As is often the situation when I hear the definitions for these words, I realize that I have created my own mental dictionary of what things mean, frequently having absolutely no basis.

I always thought “abide” meant to hang around, like three guys on a Saturday afternoon sprawled across the room, telling stories about what they wish they could do, will probably never do, but will insist someday when they’re old that they did.

I thought abiding was what faith, hope and love did because they were built into the woodwork and history of the framework.

Abiding is NOT hanging around. Abiding is hanging in there.

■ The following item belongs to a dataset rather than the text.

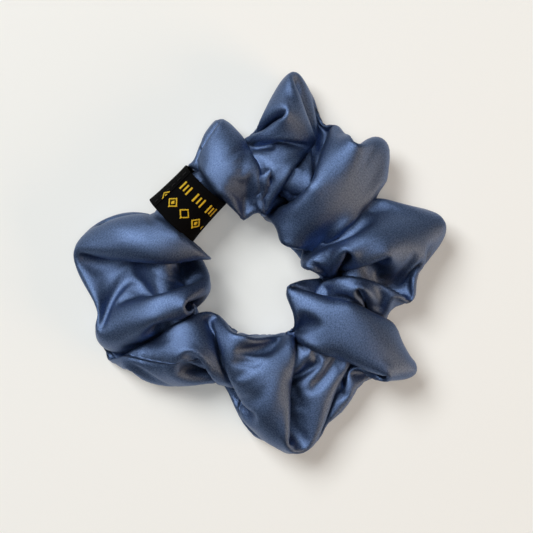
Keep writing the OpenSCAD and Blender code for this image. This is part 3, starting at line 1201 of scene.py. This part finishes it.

I realize that’s what’s missing from my life, and maybe the lives of many Americans. As long as you want us to just “hang around,” we’re fine. But the minute you define the cause, point out a specific direction or demand a commitment, we put into practice our well-rehearsed list of excuses and go “splitsville.”

Hanging in there is a tough thing.

I remember once playing a football game, and at the end of the first quarter our team was down 32-0. The prospects of victory were slim. We were unable to stop the other team from scoring and only felt satisfaction that we were bolstering their egos and padding their stats. But you see, it was the end of the first quarter. There were three more of them to come. The danger in football is that if you play the game halfway, you’re much more likely to get injured. So it was definite that even though we were going to get smeared, we would have to see the game through to the end.

So we set some small goals. For instance, hiking the ball and handing it off without fumbling. Another one was tackling the opponent before he gained twenty yards. And certainly the most important aspiration that kept us “hanging in there” was to make sure the final score was not 128-0.

We lost the game 64-0, having held them to 32 points in the final three quarters.

Although humiliating, we left the field uninjured and just a little bit tickled that we survived such an absolute cataclysmic event without committing suicide.

Abiding is hanging in there–which only gives us one major goal: find something worthy of our hanging.